By MICHAEL BUSHNELL
Northeast News
June 14, 2017
This view of The Paseo, between 15th and 16th streets, looks north toward the old Chace School, circa 1907 or 1908. The Chace Public School was built in 1880 and served what was then a sparsely populated area near what is now The Grove Park. The school was named for former mayor and prominent businessman, Charles A. Chace.
Chace was born in 1835 and moved west in the mid-1860s, settling in Kansas City in 1867. At the time he moved here, he was an agent for the Hannibal, Quincy & Saint Joseph Railroad, the same company that worked with then Congressman R.T. Van Horn on securing the region’s first railroad bridge across the Missouri River. Chace also operated a feed and grain business at 1306 Grand St., and he was a partner in the Sheridan Hotel at 212 W. Fifth St. Chace served a two-year term as mayor of Kansas City, between 1880-81.
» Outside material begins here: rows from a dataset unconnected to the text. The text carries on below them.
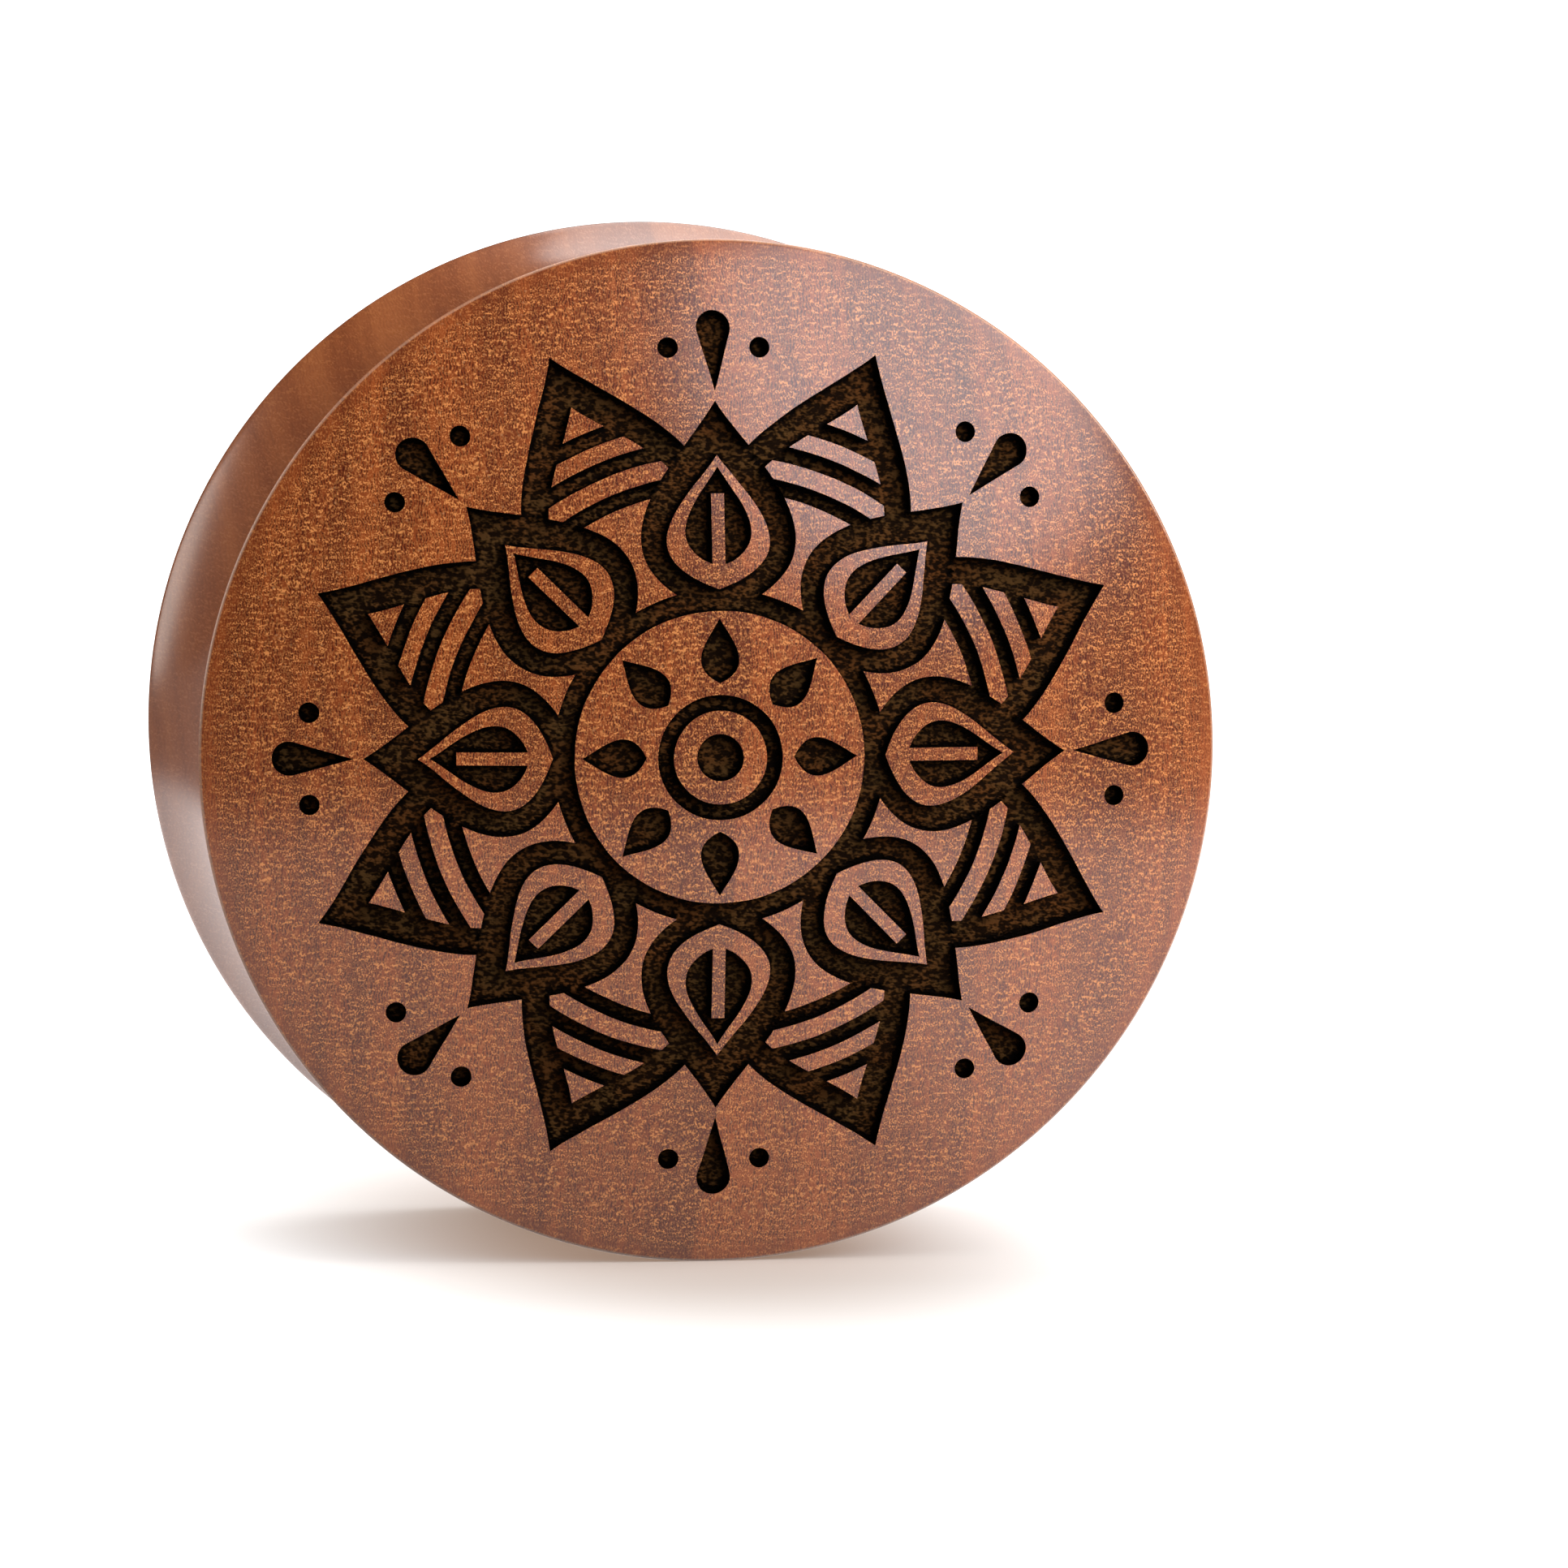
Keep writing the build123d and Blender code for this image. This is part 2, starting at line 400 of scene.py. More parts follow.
def rib(radius):
    """The outline of a thin arc across a back petal, which ends under the petal's line."""
    middle = radius - THIN_LINE / 2
    side = leaf_side(BACK_PETAL_ROOT, BACK_PETAL_TIP, BACK_PETAL_HALF_WIDTH)
    # Where the petal's side, past its root, is as far out as the middle of the rib
    x, y = min(side[len(side) // 4 :], key=lambda p: abs(hypot(*p) - middle))
    reach = atan2(x, y) - BOLD_LINE / 2 / middle
    steps = round(2 * reach * middle / OUTLINE_STEP)
    angles = [reach * (2 * i / steps - 1) for i in range(steps + 1)]
    inner_radius = radius - THIN_LINE
    outer = [(radius * sin(a), radius * cos(a)) for a in angles]
    inner = [(inner_radius * sin(a), inner_radius * cos(a)) for a in reversed(angles)]
    return outer + inner


def drop(point, end, radius):
    """The outline of a drop: a point that widens to a round end."""
    centre = end - radius
    slope = asin(radius / (centre - point))
    x, y = radius * cos(slope), centre - radius * sin(slope)
    straight = [
        (x * i / DROP_STEPS, point + (y - point) * i / DROP_STEPS) for i in range(DROP_STEPS)
    ]
    return mirrored([*straight, *arc((0, centre), (x, y), (0, end), DROP_STEPS), (0, end)])


def tip_marks():
    """A drop beyond a front petal's tip, with a dot on each side of it."""
    dots = [
        circle(DOT_RADIUS, (DOT_CIRCLE * sin(turn), DOT_CIRCLE * cos(turn)))
        for turn in (-DOT_TURN, DOT_TURN)
    ]
    return [drop(DROP_POINT, DROP_END, DROP_RADIUS), *dots]


def lathe_tree():
    """Turns a half profile about the axis into a closed solid, with relief up to Relief End."""
    tree, given = open_tree(
        "lathe",
        {
            "Profile Points": "Int",
            "Sides": "Int",
            "Axis Height": "Float",
            "Relief": "Float",
            "Relief Stretch": "Float",
            "Relief End": "Float",
            "Material": "Material",
        },
    )
    row = math(tree, "ADD", given["Sides"], 1)
    inputs = {"Vertices X": given["Profile Points"], "Vertices Y": row}
    grid = add(tree, "GeometryNodeMeshGrid", inputs).outputs["Mesh"]
    index = add(tree, "GeometryNodeInputIndex").outputs[0]
    profile_index = math(tree, "FLOOR", math(tree, "DIVIDE", math(tree, "ADD", index, 0.5), row))
    side_index = math(tree, "SUBTRACT", index, math(tree, "MULTIPLY", profile_index, row))
    angle = math(tree, "DIVIDE", math(tree, "MULTIPLY", side_index, 2 * pi), given["Sides"])
    place = add(tree, "GeometryNodeInputPosition").outputs[0]
    sampled = add(
        tree,
        "GeometryNodeSampleIndex",
        {"Geometry": given["Geometry"], "Index": profile_index},
        data_type="FLOAT_VECTOR",
    )
    tree.links.new(place, sampled.inputs["Value"])
    radius = coordinate(tree, sampled.outputs[0], "X")
    along = coordinate(tree, sampled.outputs[0], "Y")
    across = math(tree, "MULTIPLY", radius, math(tree, "COSINE", angle))
    up = math(tree, "MULTIPLY", radius, math(tree, "SINE", angle))
    up = math(tree, "ADD", up, given["Axis Height"])
    turned = add(tree, "ShaderNodeCombineXYZ", {"X": across, "Y": along, "Z": up}).outputs[0]
    shaped = add(tree, "GeometryNodeSetPosition", {"Geometry": grid, "Position": turned}).outputs[0]
    welded = add(tree, "GeometryNodeMergeByDistance", {"Geometry": shaped, "Distance": WELD})

    scale = math(tree, "DIVIDE", 1, given["Relief Stretch"])
    inputs = {"Vector": place, "Scale": scale, "Detail": 1.0}
    uneven = math(tree, "SUBTRACT", add(tree, "ShaderNodeTexNoise", inputs).outputs[0], 0.5)
    in_front = math(tree, "LESS_THAN", coordinate(tree, place, "Y"), given["Relief End"])
    lift = math(tree, "MULTIPLY", math(tree, "MULTIPLY", uneven, given["Relief"]), in_front)
    offset = add(tree, "ShaderNodeCombineXYZ", {"Y": lift}).outputs[0]
    rough = add(tree, "GeometryNodeSetPosition", {"Geometry": welded.outputs[0], "Offset": offset})
    return close_tree(tree, rough.outputs[0], given["Material"])


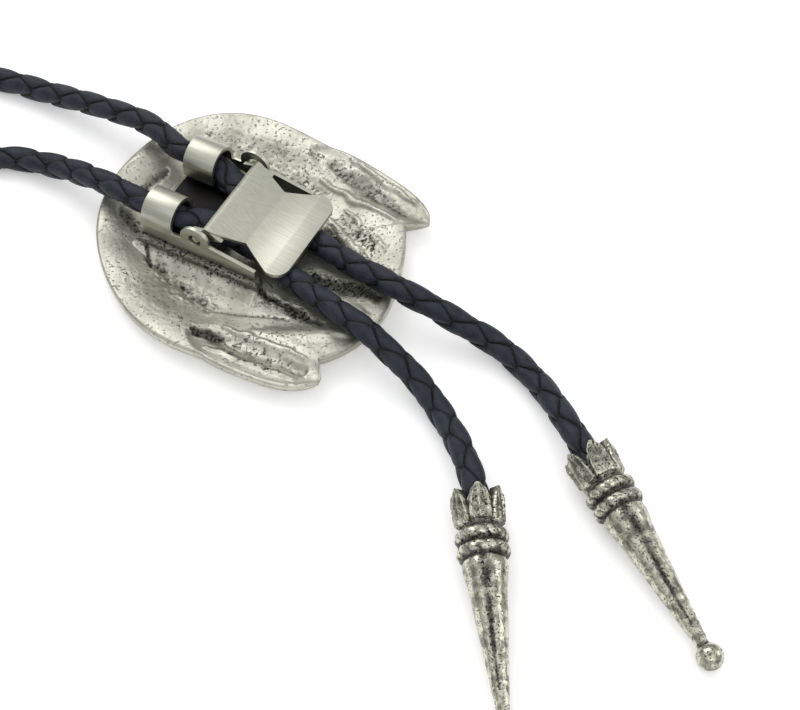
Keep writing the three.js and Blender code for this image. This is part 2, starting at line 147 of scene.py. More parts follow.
neckLoop = [
    (-0.0236, 0.0270, 0.0095, 1.0),
    (-0.0350, 0.0350, 0.0066, 1.0),
    (-0.0471, 0.0420, 0.0036, 1.0),
    (-0.0586, 0.0469, 0.0028, 1.0),
    (-0.0960, 0.0548, restHeight, 1.0),
    (-0.1460, 0.0544, restHeight, 1.0),
    (-0.1815, 0.0310, restHeight, 1.0),
    (-0.1905, -0.0180, restHeight, 1.0),
    (-0.1840, -0.0680, restHeight, 1.0),
    (-0.1500, -0.0968, restHeight, 1.0),
    (-0.1060, -0.0972, restHeight, 1.0),
    (-0.0700, -0.0860, restHeight, 1.0),
    (-0.0598, -0.0520, restHeight, 1.0),
    (-0.0710, -0.0160, restHeight, 1.0),
    (-0.0775, 0.0060, restHeight, 1.0),
    (-0.0700, 0.0210, restHeight, 1.0),
    (-0.0554, 0.0243, restHeight, 1.0),
    (-0.0445, 0.0212, 0.0039, 1.0),
    (-0.0325, 0.0126, 0.0087, 1.0),
]

# Each tip's mouth on the cord, its heading, and how far it slopes down to its ball
tipPlaces = {
    "right": {"x": 0.06055, "y": -0.0499, "headingDeg": -64.2},
    "left": {"x": 0.04065, "y": -0.0584, "headingDeg": -85.0},
}
tipLie = {"slopeDeg": 4.435, "mouthHeight": 0.005752, "cordReach": 0.0078}


def turned(x, y, headingDeg):
    heading = math.radians(headingDeg)
    return (x * math.cos(heading) - y * math.sin(heading), x * math.sin(heading) + y * math.cos(heading))


def clipPoint(along, out, up):
    x, y = turned(along, out, clipPlace["headingDeg"])
    return (clipPlace["x"] + x, clipPlace["y"] + y, clipPlace["z"] + up)


def tipPoint(place, along):
    slope = math.radians(tipLie["slopeDeg"])
    x, y = turned(along * math.cos(slope), 0, place["headingDeg"])
    return (place["x"] + x, place["y"] + y, tipLie["mouthHeight"] - along * math.sin(slope))


def cordRoute():
    rightRun = [clipPoint(along, out, up) + (flat,) for along, out, up, flat in clipRun]
    leftRun = [clipPoint(along, -out, up) + (flat,) for along, out, up, flat in clipRun]
    inTip = [
        [tipPoint(tipPlaces[side], tipLie["cordReach"]) + (1.0,), tipPoint(tipPlaces[side], 0) + (1.0,)]
        for side in ("right", "left")
    ]
    return np.array(
        inTip[0] + rightEnd[::-1] + rightRun[::-1] + neckLoop + leftRun + leftEnd + inTip[1][::-1]
    )


# Centripetal Catmull-Rom curve through the points, cut into equal steps of its length
def smoothRoute(points, step):
    ends = [2 * points[0] - points[1], 2 * points[-1] - points[-2]]
    padded = np.vstack([ends[0], points, ends[1]])
    finePerSpan = 40
    shares = np.linspace(0, 1, finePerSpan, endpoint=False)[:, None]
    spans = []
    for i in range(1, len(padded) - 2):
        p0, p1, p2, p3 = padded[i - 1:i + 3]
        d0, d1, d2 = [
            max(float(np.linalg.norm((b - a)[:3])), 1e-6) ** 0.5
            for a, b in ((p0, p1), (p1, p2), (p2, p3))
        ]
        t1 = ((p1 - p0) / d0 - (p2 - p0) / (d0 + d1) + (p2 - p1) / d1) * d1
        t2 = ((p2 - p1) / d1 - (p3 - p1) / (d1 + d2) + (p3 - p2) / d2) * d1
        squared = (3 * (p2 - p1) - 2 * t1 - t2) * shares ** 2
        cubed = (2 * (p1 - p2) + t1 + t2) * shares ** 3
        spans.append(p1 + t1 * shares + squared + cubed)
        spans[-1][:, 3] = p1[3] + (p2[3] - p1[3]) * shares[:, 0]
    line = np.vstack(spans + [padded[-2]])
    run = np.concatenate([[0], np.cumsum(np.linalg.norm(np.diff(line[:, :3], axis=0), axis=1))])
    count = int(round(run[-1] / step))
    at = np.linspace(0, run[-1], count + 1)
    return np.stack([np.interp(at, run, line[:, k]) for k in range(4)], axis=1), at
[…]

The view in the card has changed drastically since its printing. The lake was covered in 1907 and was used for flowerbeds between the northbound and southbound lanes of the Paseo. The school was razed in 1913 and is now the site of the busy Interstate 70 and Paseo interchange. The Paseo was one of Kansas City’s first boulevards and was named and modeled after Mexico City’s Paseo de la Reforma.
This Detroit Publishing “Phostint” Postcard was mailed June 13, 1912, to Miss Gertrude Koehring, Lawrence, Kan. The message on the back reads, “There are twelve of the party here at the depot with more to join us in St. Paul. A dear little Dorothy Peters is very interesting. Tell you more about her later. Alfa.”